I want to share with your three ways to keep your spiritual heart healthy:

(1) Eat Right

Jesus said in Matthew 4:4, “…Man shall not live by bread alone, but by every word that proceeds from the mouth of God.” (NKJV) In the same way that we can’t eat junk food all the time and expect to stay healthy, we need to always be feeding on the pure and healthy Word of God.

That doesn’t mean that you can’t read other things, but just think of those other things as snacks, or a dessert, but our main course should always be the Bible.

“Your words were found, and I ate them, And Your word was to me the joy and rejoicing of my heart; For I am called by Your name, O Lord God of hosts.”  Jeremiah 15:16, NKJV

A daily diet of God’s word brings us spiritual strength and helps us to maintain a spiritually healthy heart.

(2) Be Forgiving

Nothing brings on a heart attack and ultimately heart damage faster than unforgiveness. People can mess with us, so we really need to diligently guard our hearts from unforgiveness. While we can’t stop people from saying things or doing things that hurt us, we can protect our hearts from it.

Jesus said in Matthew 11:25,  “And whenever you stand praying, if you have anything against anyone, forgive them, that your Father in heaven may also forgive you your trespasses.” (NKJV)

So make it a point to be forgiving– forgive quickly, and forgive often. If someone hurts you or offends you, loose them and let them go. Your heart will be thankful that you did.

(3) Exercise Through Worship

We all know the importance of exercise. Some of us are great at it, others— and you know who you are– are not so great at it. But again, just like we need physical exercise, we need to spiritually exercise on a regular basis. One of the best ways to engage our hearts with the Lord is through times of daily worship.

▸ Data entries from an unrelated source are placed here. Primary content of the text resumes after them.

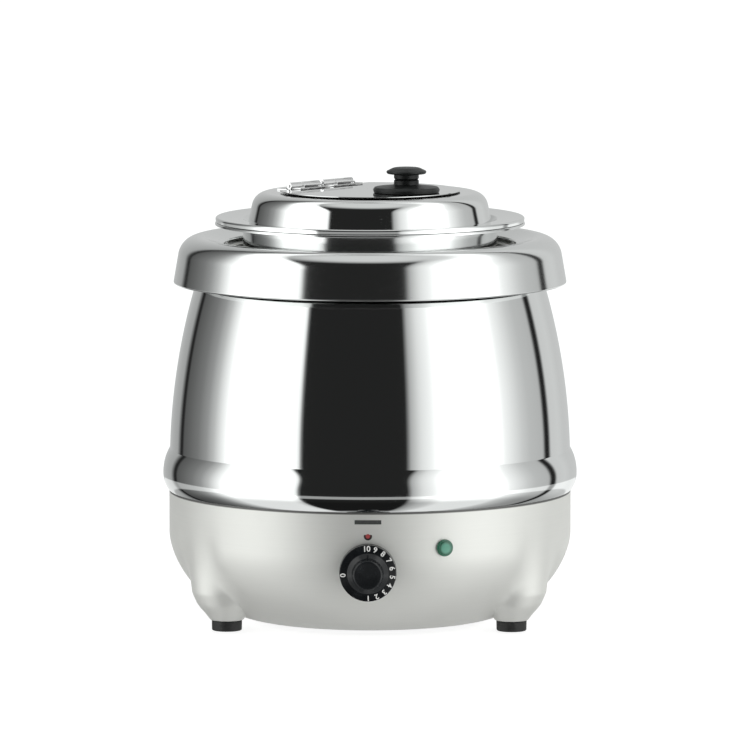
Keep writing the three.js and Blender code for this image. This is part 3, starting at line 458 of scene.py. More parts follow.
def polished_steel(name, tint=(0.80, 0.81, 0.805), roughness=0.05, scuffed=None, back=None):
    """Mirror-polished stainless steel, with the faint rings of the mop and a few hair scratches,
    which fade out over the heights in scuffed. Below the height in back, the sheet keeps the dull
    grey of the mill."""
    new, shader, place = material(name, tint, roughness, 1.0)
    rings = round_the_axis(place, 1.2, 260).noise(1.0, 2)
    haze = place.noise(9, 3)
    first = place.node("ShaderNodeMapping", {}, {0: place, 2: (0.3, 0.5, 0.9), 3: (1500, 90, 90)})
    second = place.node("ShaderNodeMapping", {}, {0: place, 2: (0.7, -0.6, -0.8), 3: (100, 80, 1700)})
    hairs = first.noise(1.0, 1).between(0.73, 0.78) + second.noise(1.0, 1).between(0.73, 0.78)
    hairs = hairs * place.noise(30, 1).between(0.5, 0.62)
    if scuffed:
        low, high = scuffed
        hairs = hairs * (1 - place.split(2).between(low, high))
    worn = tuple(0.93 * value for value in tint) + (1,)
    colour = (haze * 0.6).mix((*tint, 1), worn)
    dullness = roughness - 0.015 + haze * 0.02 + rings * 0.012 + hairs * 0.14
    if back:
        polished = place.split(2).between(back, back + 0.0001)
        colour = polished.mix((0.4, 0.405, 0.4, 1), colour)
        dullness = dullness * polished + (1 - polished) * (0.34 + haze * 0.08)
    feed(shader, "Base Color", colour)
    feed(shader, "Roughness", dullness)
    bump(shader, rings + haze * 6, 0.00002, 0.25)
    return new


barrel_look = polished_steel("polished_steel_barrel", scuffed=(SEAM, SEAM + SCUFFED_HEIGHT))
finish(barrel, barrel_look, "casing", "polished_steel", "barrel_shell")

# ---- Collar --------------------------------------------------------------------------------------
# A ring pressed from the same polished sheet. It hides the joint of barrel and pan, and its inner
# lip sits on the pan's flange.

collar_low, collar_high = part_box("collar_ring")
COLLAR_RADIUS = collar_high.x
COLLAR_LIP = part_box("water_pan")[1].x - 0.0104
COLLAR_SEAT = BARREL_TOP + 0.0014
COLLAR_HEM = 0.0095  # how far the lower edge is folded in
COLLAR_LEAN = 0.0074
COLLAR_RISE = 0.0142
COLLAR_SHOULDER = 0.017
collar = turn(
    "collar_skin",
    rounded(
        [
            (COLLAR_RADIUS - COLLAR_HEM, collar_low.z),
            (COLLAR_RADIUS, collar_low.z, 0.0014),
            (COLLAR_RADIUS - COLLAR_LEAN, COLLAR_SEAT + COLLAR_RISE, COLLAR_SHOULDER),
            (COLLAR_LIP, COLLAR_SEAT + 0.004, 0.0016),
            (COLLAR_LIP, COLLAR_SEAT),
        ],
        14,
    ),
    192,
)
modify(collar, "SOLIDIFY", thickness=STEEL_SHEET, offset=-1)
soften(collar)
collar_look = polished_steel("polished_steel_collar", roughness=0.1)
finish(collar, collar_look, "casing", "polished_steel", "collar_ring")

# ---- Water pan -----------------------------------------------------------------------------------
# A deep-drawn pan that holds the water bath. Its flange lies on the barrel's, and a ring bead in
# its floor carries the soup pot.

pan_low, pan_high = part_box("water_pan")
PAN_RADIUS = 0.1173
PAN_BEAD = 0.064
PAN_BEAD_HEIGHT = 0.005
PAN_CORNER = 0.020
pan = turn(
    "water_pan_skin",
    rounded(
        [
            (0, pan_low.z),
            (PAN_BEAD - 0.004, pan_low.z, 0.002),
            (PAN_BEAD - 0.0015, pan_low.z + PAN_BEAD_HEIGHT, 0.001),
            (PAN_BEAD + 0.0015, pan_low.z + PAN_BEAD_HEIGHT, 0.001),
            (PAN_BEAD + 0.004, pan_low.z, 0.002),
            (PAN_RADIUS, pan_low.z, PAN_CORNER),
            (PAN_RADIUS, pan_high.z - STEEL_SHEET, 0.0008),
            (pan_high.x, pan_high.z - STEEL_SHEET),
        ],
        5,
    ),
)
modify(pan, "SOLIDIFY", thickness=STEEL_SHEET, offset=-1)
soften(pan)
finish(pan, satin_steel("satin_steel_pan", roughness=0.3), "casing", "satin_steel", "water_pan")

# ---- Soup pot ------------------------------------------------------------------------------------
# The lift-out pot is deep-drawn and polished. Its wide brim is turned down at the edge, where two
# hands lift it.

pot_low, pot_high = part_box("inner_pot")
POT_RADIUS = 0.104
POT_CORNER = 0.022
BRIM_HEM = 0.0015
BRIM_EDGE = pot_high.x - STEEL_SHEET
brim_under = pot_high.z - STEEL_SHEET
pot = turn(
    "soup_pot_skin",
    rounded(
        [
            (0, pot_low.z),
            (POT_RADIUS, pot_low.z, POT_CORNER),
            (POT_RADIUS, brim_under, 0.0016),
            (BRIM_EDGE, brim_under, 0.0004),
            (BRIM_EDGE, brim_under - BRIM_HEM),
        ],
        10,
    ),
)
modify(pot, "SOLIDIFY", thickness=STEEL_SHEET, offset=-1)
soften(pot)
pot_look = polished_steel("polished_steel_pot", roughness=0.12)
finish(pot, pot_look, "soup_pot", "polished_steel", "inner_pot")

# ---- Lid -----------------------------------------------------------------------------------------
# A pressed dish of polished sheet: a rolled brim, a step that centres it in the pot's mouth, a
# dome with a round shoulder, and a flat top with a D-shaped opening for the ladle.

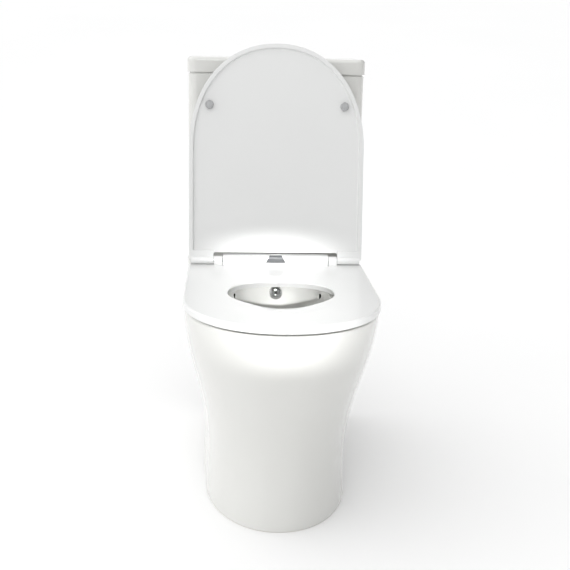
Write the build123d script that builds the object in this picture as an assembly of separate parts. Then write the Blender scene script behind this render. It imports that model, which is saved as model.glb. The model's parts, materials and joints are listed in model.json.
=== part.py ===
"""Close coupled toilet, back to the wall: pan, cistern, lid, seat, cover and all that works inside them.

Millimetres, +Z up, +X to the right of someone facing the toilet, -Y towards that person.
The origin is on the floor, under the middle of the toilet's bounding box.
The toilet stands with its cover raised against its stop and its seat ring down.
"""

import math
import os

from build123d import *

# ---- overall sizes ----
OVERALL_LENGTH = 665.0
RIM_WIDTH = 354.0
RIM_Z = 408.0
DECK_WIDTH = 362.0       # the cistern is as wide
CISTERN_DEPTH = 151.5
CISTERN_HEIGHT = 368.0
FRONT_Y = -OVERALL_LENGTH / 2
BACK_Y = OVERALL_LENGTH / 2

# ---- general clearances ----
EPS = 1.0                # how far a cut runs past the face that it opens
RUNNING = 0.05           # radial play of a shaft in its bore
SLIDE_PLAY = 0.5         # play of a piece that slides beside another
REST_GAP = 0.3           # a soft foot above the face that it comes down on
HOLE_PLAY = 1.0          # round a bolt or screw in a wide hole

# ---- pan ----
WALL = 10.0
FOOT_WIDTH = 280.0
FOOT_REAR_WIDTH = 291.0
WAIST_WIDTH = 275.0
WAIST_REAR_WIDTH = 284.0
WAIST_Z = 75.0
DECK_RISE = 25.0         # of the raised deck above the rim
DECK_SHELF = 53.0        # deck in front of the cistern
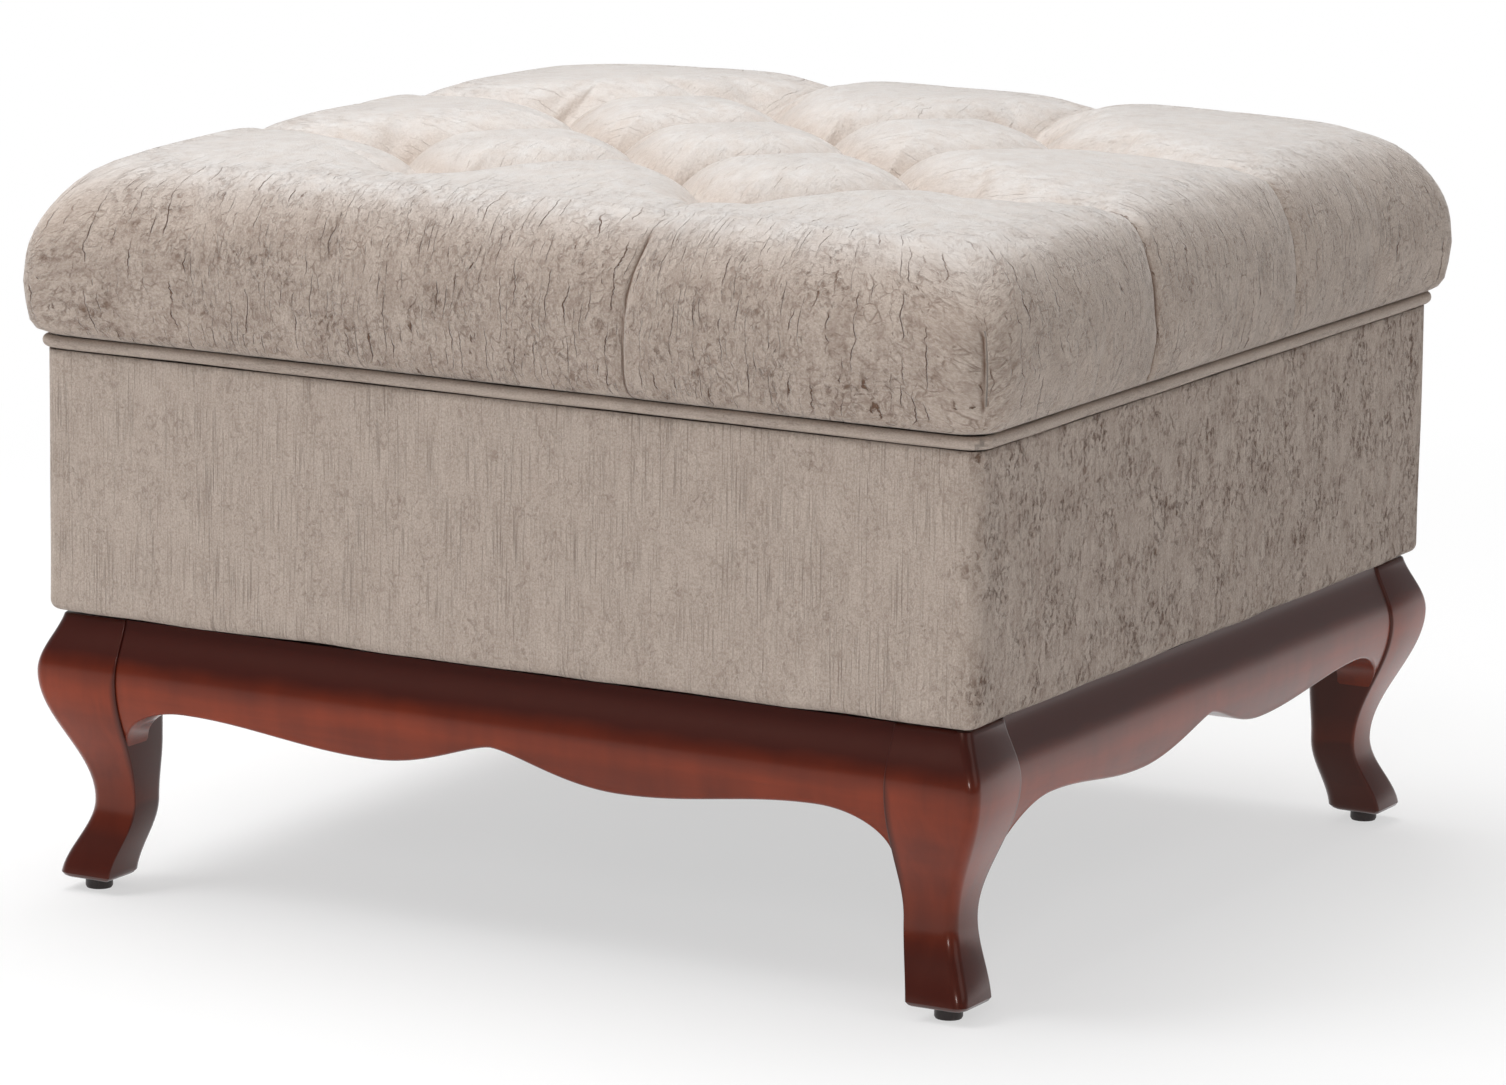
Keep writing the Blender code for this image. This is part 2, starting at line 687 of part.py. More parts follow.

“So I will sing praise to Your name forever, That I may daily perform my vows.” Psalm 61:8, NKJV

This is just another reminder that every day is a good day to worship God through song. It’s a great way to keep your heart healthy.

Jesus said in Matthew 22:37, “‘You shall love the Lord your God with all your heart, with all your soul, and with all your mind.’” (NKJV)

So let’s make today a heart healthy day, by reading God’s Word, being quick to forgive, and experiencing a bit of worship throughout the day.

Say It: “God I thank You for a strong and healthy heart. Today I will do what it takes to keep my heart in good shape, I will read Your Word, I will be quick forgive when others wrong me, and I will worship You with my whole heart. In Jesus’ name, Amen!”